During her 90-minute PowerPoint presentation, Ms. D’Arcy explained how incoming paper becomes a seemingly unmanageable deluge, and suggested steps for stemming and organizing the tide.

After startling stats about paper clutter and its cost in time, money, and peace of mind, Ms. D’Arcy offered facts, insights, and detailed instructions about gaining the upper hand.

Paper comes into homes daily — bills, brochures, invitations, children’s artwork, school schedules, appointment cards, coupons, newspapers, dreaded catalogs.

If you’re still battling your paper piles despite your New Year’s resolution, it’s time to take action.

“Paper is stressful because you need to make so many decisions,” said Ms. D’Arcy. “Paper clutter is no more than postponed decisions!” Get started with today’s paper, she urged.

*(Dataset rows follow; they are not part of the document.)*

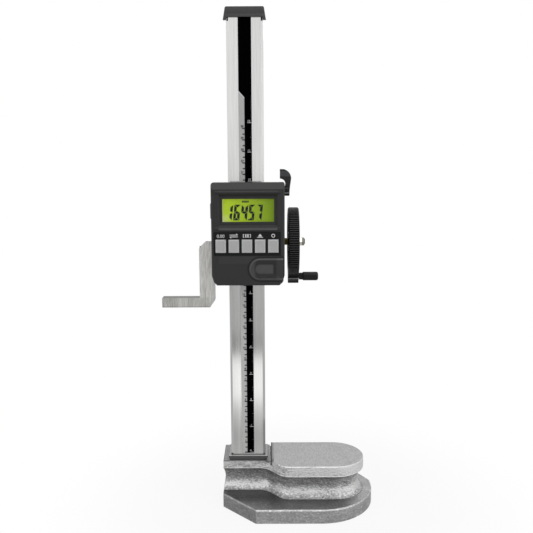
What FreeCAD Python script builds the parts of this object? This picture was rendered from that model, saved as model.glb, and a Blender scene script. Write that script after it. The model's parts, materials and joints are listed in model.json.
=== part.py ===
import FreeCAD, Part
import math
import os
import re

import Sketcher
from FreeCAD import Placement, Rotation, Vector

# Digital height gauge. Millimetres, Z up, X to the right as the display is read.
# The origin lies on the underside of the base, under the middle of the column.

SIZES = {
    # base casting
    "base_left": -23.5,
    "base_right": 117.5,
    "base_front": -52.0,
    "base_back": 24.0,
    "base_corner": 31.0,
    "base_nose_radius": 51.0,
    "base_cut_x": 10.0,
    "base_cut_y": 17.0,
    "flange_height": 13.0,
    "flange_bevel": 1.2,
    "block_front": -14.0,
    "block_height": 29.6,
    "pad_height": 2.3,
    "pad_front": -33.0,
    "pad_back": 23.0,
    "pad_left": 21.4,
    "pad_margin": 8.5,
    "pad_bevel": 0.7,
    "rim_height": 7.6,
    "cove_depth": 5.5,
    "side_cove": 1.7,
    "bend_start": 10.0,
    "bend_radius": 14.0,
    "bend_angle": 50.0,
    "pad_slot_width": 1.2,
    "pad_slot_depth": 1.6,
    "relief_depth": 1.6,
    "relief_rim": 12.0,
    "relief_nose": 17.5,
    "relief_gap": 14.0,
    "bolt_spacing": 17.0,
    "bolt_head_radius": 5.0,
    "bolt_head_height": 6.0,
    "bolt_radius": 3.0,
    "bolt_length": 45.0,
    "bolt_seat": 9.0,
    # column
    "column_width": 32.0,
    "column_depth": 22.0,
    "column_chamfer": 2.0,
    "column_socket": 5.6,
    "column_length": 408.5,
    "socket_gap": 0.05,
    "strip_left": -5.8,
    "strip_right": 5.6,
    "strip_foot": 1.6,
    "strip_head": 0.6,
    "strip_thickness": 0.6,
    "strip_sunk": 0.2,
    "strip_gap": 0.1,
    "collar_rise": 2.5,
    "collar_plate": 2.3,
    "collar_neck": 1.2,
    "collar_flange": 2.3,
    "collar_gap": 0.1,
    # rack and pinion
    "gear_module": 1.0,
    "pinion_teeth": 16.0,
    "rack_width": 7.8,
    "rack_sunk": 1.5,
    "rack_back": 5.0,
    "gear_backlash": 0.16,
    "gear_side": 0.7,
    "gear_clear": 0.9,
    "rack_foot": 10.6,
    "rack_head": 38.0,
    "rack_land": 11.0,
    "pinion_width": 7.0,
    # cap
    "cap_lid": 6.3,
    "cap_wall": 2.45,
    "cap_face": 2.2,
    "cap_lap": 5.0,
    "cap_leg": 2.85,
    "cap_leg_deep": 3.7,
    "cap_taper": 9.0,
    "cap_notch_drop": 2.6,
    "cap_bevel": 1.0,
    "cap_screw_sunk": 2.4,
    # slider frame
    "slider_height": 213.0,
    "frame_foot": 3.0,
    "frame_height": 84.0,
    "frame_wall": 8.0,
    "frame_side": 10.5,
    "frame_web": 5.0,
    "frame_rear": 7.0,
    "frame_bevel": 1.5,
    "boss_cover": 1.6,
    "boss_wall": 2.5,
    "boss_inset": 7.0,
    "gib_space": 3.5,
    "slide_gap": 0.08,
    "gib_depth": 18.0,
    "gib_screw_radius": 2.0,
    "clamp_drop": 5.4,
    "clamp_screw_radius": 2.6,
    "reader_half": 9.0,
    "reader_rise": 24.0,
    "reader_height": 44.0,
    # axle and wheel
    "axle_rise": 33.3,
    "axle_radius": 3.25,
    "bush_radius": 5.0,
    "bush_flange_radius": 6.2,
    "bush_flange": 1.6,
    "wheel_gap": 4.0,
    "wheel_width": 9.9,
    "wheel_radius": 32.0,
    "wheel_hollow": 3.2,
    "wheel_web": 4.0,
    "wheel_rim": 5.2,
    "wheel_bevel": 1.0,
    "wheel_hub_radius": 8.5,
    "wheel_ribs": 96.0,
    "wheel_rib_depth": 0.7,
    "lug_proud": 1.1,
    "lug_radius": 6.6,
    "grip_radius": 4.1,
    "grip_gap": 0.5,
    "grip_neck": 4.2,
    "grip_length": 18.2,
    "pin_radius": 2.0,
    # jaw
    "jaw_gap": 5.7,
    "jaw_upright": 13.8,
    "jaw_reach": 34.9,
    "jaw_drop": 25.0,
    "jaw_head": 35.5,
    "jaw_bar": 9.0,
    "jaw_thick": 9.0,
    "jaw_chamfer": 5.6,
    "tongue_rise": 13.0,
    "tongue_height": 20.0,
    "tongue_deep": 4.0,
    # display housing
    "case_wing": 6.0,
    "case_lap": 4.0,
    "case_height": 90.0,
    "case_depth": 12.0,
    "case_back": 2.0,
    "case_wall": 2.0,
    "case_face": 4.0,
    "case_low_cut_x": 4.6,
    "case_low_cut_y": 8.6,
    "case_crown": 5.8,
    "case_crown_depth": 3.6,
    "case_edge": 1.1,
    "case_corner": 1.6,
    "bezel_side_left": 7.6,
    "bezel_side_right": 7.0,
    "bezel_drop": 11.2,
    "bezel_height": 25.8,
    "bezel_depth": 2.0,
    "glass_side": 2.2,
    "glass_edge": 2.9,
    "ridge_side_left": 4.0,
    "ridge_side_right": 5.0,
    "ridge_height": 1.0,
    "ridge_half": 1.3,
    "upper_ridge_gap": 2.8,
    "lower_ridge_gap": 2.7,
    "panel_side_left": 2.0,
    "panel_side_right": 3.4,
    "panel_height": 21.2,
    "panel_depth": 0.9,
    "panel_sheet": 0.6,
    # keys
    "key_shift": 0.2,
    "key_margin": 1.875,
    "key_rib": 2.4,
    "key_foot": 2.8,
    "key_height": 11.5,
    "key_proud": 1.0,
    "key_gap": 0.2,
    "key_collar": 0.8,
    "key_collar_thick": 0.8,
    "key_play": 0.1,
    # battery cover
    "cover_length": 32.3,
    "cover_foot": 3.7,
    "cover_height": 21.7,
    "cover_sunk": 2.6,
    "cover_raise": 0.9,
    "cover_rim": 1.5,
    "dish_rim": 2.8,
    "dish_slope": 4.0,
    "dish_depth": 1.2,
    "dish_run": 8.6,
    "cover_gap": 0.2,
    "cell_inset": 13.9,
    "cell_radius": 10.0,
    "cell_thickness": 3.2,
    # data port
    "port_drop": 17.6,
    "port_height": 14.0,
    "port_inset": 3.4,
    "port_depth": 6.2,
    "port_bulge": 0.8,
    # clamp lever
    "lever_gap": 4.3,
    "lever_hub": 4.7,
    "lever_hub_radius": 4.7,
    "lever_half": 3.6,
}

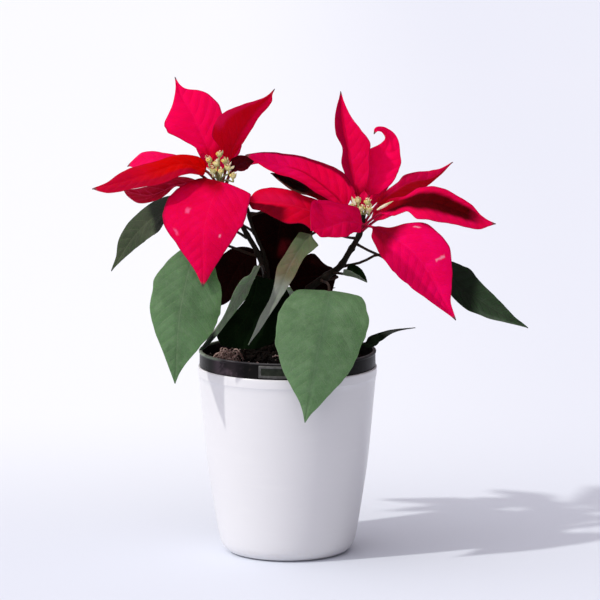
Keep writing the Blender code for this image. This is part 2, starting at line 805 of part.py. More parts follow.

Set up a system now. Leave backlogged paper for another time. “Every piece of paper in your home needs its own place!”

Minimize: Eliminate paper before it arrives. Presort and toss at the post office. Limit magazine subscriptions to two or three. Use web sites to manage catalogs.

When paper arrives: Create and consistently use an “in-box.” Leave paper there until you are ready to handle it. Deal with paper daily.

Categorize: Action (e.g. bill to pay, invitation needing reply), reference (e.g. sports schedule, recipe, appointment card), archive (e.g. old taxes, paid bills). Create a place for each category. It can be a box, basket, notebook, or bulletin board — whatever works for you.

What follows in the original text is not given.